Não sei como escrever 75 anos, é uma idade que me parece uma enormidade. Olho para ele e aquilo que os meus olhos vêm é um homem com quarenta e picos, os olhos de um azul intenso e sorridente, os dentes imaculados e alinhados, a barba já branca e a careca assumida. Eu tenho vinte e poucos anos, sou uma miúda ambiciosa a acabar o curso de Direito na Clássica que tem o bichinho do jornalismo e é contratada por uma revista de negócios para entrevistar os homens com mais sucesso dos anos 90. Portugal está deslumbrado com a Comunidade Económica Europeia, o país está em crescimento s corre a notícia que seremos a capital escolhida para uma exposição gigante na zona oriente que de Lisboa está cheia de contentores e de terrenos baldios. Naquela época é difícil imaginar que vai nascer ali uma segunda cidade e no entanto, trinta anos depois, a zona da Expo é um novo mundo.
Viajo no passado para me ver de cabelo curto, óculos redondos de aros finos de metal à John Lennon e brincos de argolas do tamanho de pulseiras, ténis all stars e camisas largas, num tempo em que acreditava que ia encontrar o príncipe encantado, casar talvez sem véu, mas certamente de grinalda e constituir uma linda a penteada família de três rebentos como os meus pais tinham feito. Afinal o príncipe dos meus sonhos casou com uma loira parecida comigo, importada de um país nórdico, e eu chorei durante três dias. Foi então que conheci o homem que me arrancou da tristeza e me levou a passear pelo mundo. Com ele palmilhei Madrid, Barcelona, Londres, Paris, Berlim, Florença, Roma, Nova Iorque, Chicago e São Francisco durante quatro anos de um romance deliciosamente clandestino.
Nunca aprendi tanto em tão pouco tempo, embora quatro anos sejam quase metade de uma década, e afinal não vivemos assim tantas. O Luís foi o meu professor do mundo e da vida. Conhecia a condição humana como um mapa que cresceu a ver pendurado na parede da cozinha. Foi ele que me explicou que os homens ou estão apaixonados, ou andam nas apostas múltiplas, que um tipo é muitas vezes infiel apenas porque sim, que existem na cabeça dos homens várias gavetas sem vasos comunicantes, que os homens se arrependem sempre que magoam uma mulher, seja a sua ou outra, que as mulheres a partir dos 40 nunca fazem nem dizem nada sem pensar nas consequências, mas se por acaso se apaixonam, perdem a cabeça e a vergonha e levam tudo à frente. Também foi ele que me ensinou a dar sempre a mão a quem precisa, embora nunca me tenha dito que era assim que devia ser feito. Eu via-o fazer isso todos os dias com os amigos, os irmãos, as antigas namoradas.

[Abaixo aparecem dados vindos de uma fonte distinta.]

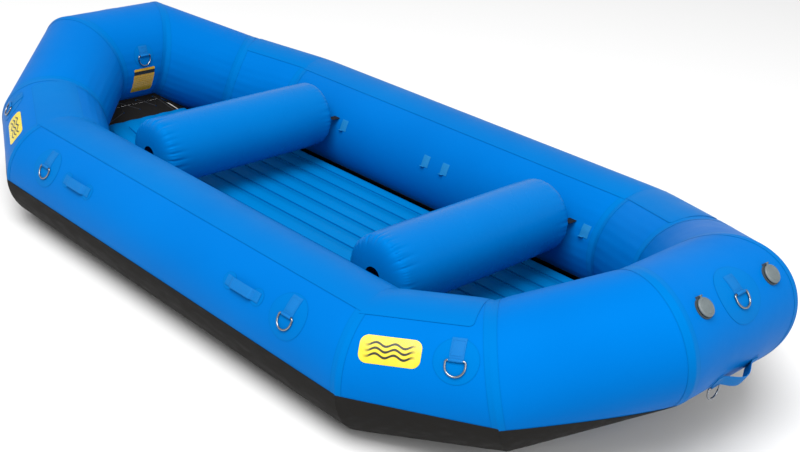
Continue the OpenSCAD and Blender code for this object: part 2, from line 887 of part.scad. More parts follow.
d_ring(6);  // ring_shoulder_rear_left
d_ring(7);  // ring_shoulder_rear_right
d_ring(8);  // ring_bow_upper
d_ring(9);  // ring_bow_lower
d_ring(10);  // ring_stern_upper
d_ring(11);  // ring_stern_lower
d_ring(12);  // ring_stern_inner
ring_webbing();
patches();
grab_handles();
valve_bodies();
valve_springs();
valve_cap(0);  // valve_cap_bow_left
valve_cap(1);  // valve_cap_bow_right
valve_cap(2);  // valve_cap_stern_left
valve_cap(3);  // valve_cap_stern_right
plunger(0);  // plunger_bow_left
plunger(1);  // plunger_bow_right
plunger(2);  // plunger_stern_left
plunger(3);  // plunger_stern_right
small_valve_bodies();
small_cap_on_thwart(1);  // small_cap_thwart_front
small_cap_on_thwart(-1);  // small_cap_thwart_rear
small_cap_on_floor();  // small_cap_floor
decals();
info_label();
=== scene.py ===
"""Looks of a self-bailing inflatable river raft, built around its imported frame.

The hull is a ring of twelve mitred air tubes. Everything that is glued to it is modelled flat,
as it is cut from the roll, and then laid on the tube that carries it.
"""

import logging
import math
from dataclasses import dataclass, field
from enum import Enum
from typing import Any, Callable

import bmesh
import bpy
import numpy as np
from mathutils import Matrix, Vector


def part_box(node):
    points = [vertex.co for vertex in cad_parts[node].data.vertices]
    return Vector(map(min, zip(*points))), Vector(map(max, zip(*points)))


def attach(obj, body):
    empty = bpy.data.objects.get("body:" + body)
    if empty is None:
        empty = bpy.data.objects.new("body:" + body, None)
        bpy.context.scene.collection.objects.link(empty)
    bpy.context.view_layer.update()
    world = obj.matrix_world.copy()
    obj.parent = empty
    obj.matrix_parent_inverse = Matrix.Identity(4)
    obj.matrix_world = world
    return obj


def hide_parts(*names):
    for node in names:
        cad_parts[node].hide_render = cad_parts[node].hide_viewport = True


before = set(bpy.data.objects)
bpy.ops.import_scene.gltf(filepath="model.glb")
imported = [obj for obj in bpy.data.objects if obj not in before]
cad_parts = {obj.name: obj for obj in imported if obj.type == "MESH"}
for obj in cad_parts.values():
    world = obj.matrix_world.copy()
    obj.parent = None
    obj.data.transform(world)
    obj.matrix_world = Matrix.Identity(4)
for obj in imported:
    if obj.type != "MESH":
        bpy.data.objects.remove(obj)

LOG = logging.getLogger("raft")
UP = np.array([0.0, 0.0, 1.0])
GLUE = 0.0003
ROW = 0.008


class Slot(Enum):
    """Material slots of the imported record."""

    HULL = "hull_fabric"
    TAPE = "tape_fabric"
    FLOOR = "floor_fabric"
    WEAR = "wear_fabric"
    BLUE_WEBBING = "blue_webbing"
    BLACK_WEBBING = "black_webbing"
    STEEL = "ring_steel"
    SPRING = "spring_wire"
    VALVE_GREY = "valve_grey"
    VALVE_BLACK = "valve_black"
    CORD = "lace_cord"
    BADGE = "badge_vinyl"
    LABEL = "label_vinyl"


class Kind(Enum):
    """Kinds of hull tube, numbered from the side to the end of the raft."""

    SIDE = 0
    SHOULDER = 1
    CORNER = 2
    END = 3


# ---------------------------------------------------------------- finishes


def linear(colour: str) -> tuple[float, float, float, float]:
    """Turns an sRGB hex colour into linear red, green, blue and alpha.

    Args:
        colour: Six hex digits after a #.

    Returns:
        The linear colour, with an alpha of 1.
    """
    parts = [int(colour[k : k + 2], 16) / 255 for k in (1, 3, 5)]
    turned = [c / 12.92 if c <= 0.04045 else ((c + 0.055) / 1.055) ** 2.4 for c in parts]
    return (*turned, 1.0)


def add_node(
    tree: bpy.types.NodeTree,
    kind: str,
    settings: dict[str, Any] | None = None,
    inputs: dict[str | int, Any] | None = None,
) -> bpy.types.Node:
    """Adds a node with its settings, its input values and its links.

    Args:
        tree: The node tree to add to.
        kind: The node's type name.
        settings: Properties to set on the node.
        inputs: For each input socket, a value or the output socket that feeds it.

    Returns:
        The new node.
    """
    node = tree.nodes.new(kind)
    for key, value in (settings or {}).items():
        setattr(node, key, value)
    for key, value in (inputs or {}).items():
        if isinstance(value, bpy.types.NodeSocket):
            tree.links.new(value, node.inputs[key])
        else:
            node.inputs[key].default_value = value
    return node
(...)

O telefone tocava, ele atendia, sorria e repetia invariavelmente a frase:
- Então diz lá o que é que precisas.
Do outro lado alguém lhe pedia ajuda e ele ajudava. Fazia pontes, contactos, usava o seu charme e simpatia para interceder a favor de terceiros. Raras vezes o vi pedir ajuda a outras pessoas para as suas questões e problemas. Nunca o ouvi queixar-se da doença da mãe, do irmão internado com problemas de drogas a quem ele pagava todos os tratamentos, do outro irmão que já lhe espatifara um carro e tentara enganá-lo num negócio. O Luís era assim porque nem lhe passava ser de outra maneira e foi com ele que aprendi a praticar a generosidade.
Os anos passaram e ficámos grande amigos. Nunca nos perdemos nem da vista nem do coração, almoçamos algumas vezes por ano. A nossa amizade não regressou ao território erótico, no tempo em que eu era ainda uma miúda à procura de emoções fortes e ele já um senhor de fato italiano e sapatos feitos à medida em Londres. Agora sou uma senhora de camisas de seda justas e conjuntos da Max Mara que se apresenta nas reuniões com carteiras de marca. Abandonei as ilusões jornalísticas, especializei-me em imobiliário e abri o meu escritório de advocacia. Os primeiros negócios, foi o Luís que mos ofereceu de bandeja, com o argumento que precisava de assessoria jurídica, quando na verdade o que ele me estava a querer dizer era:
- Então diz lá o que é que precisas.
Não sei se o vejo como um amigo extraordinário, o irmão que nunca tive ou o pai que perdi muito cedo, mas sei que ele, sempre que me leva a almoçar peixe grelhado numa tasca qualquer, ainda me vê como aquela miúda ambiciosa que o entrevistou numa tarde de Primavera e que ele ajudou a tornar-se mulher. Ao longo da vida aparecem poucos homens que fazem tudo por nós. Eu tive o Luís. Quando fez 75 anos enviei-lhe 75 rosas.
As flores nunca demais para aqueles que só querem o nosso bem.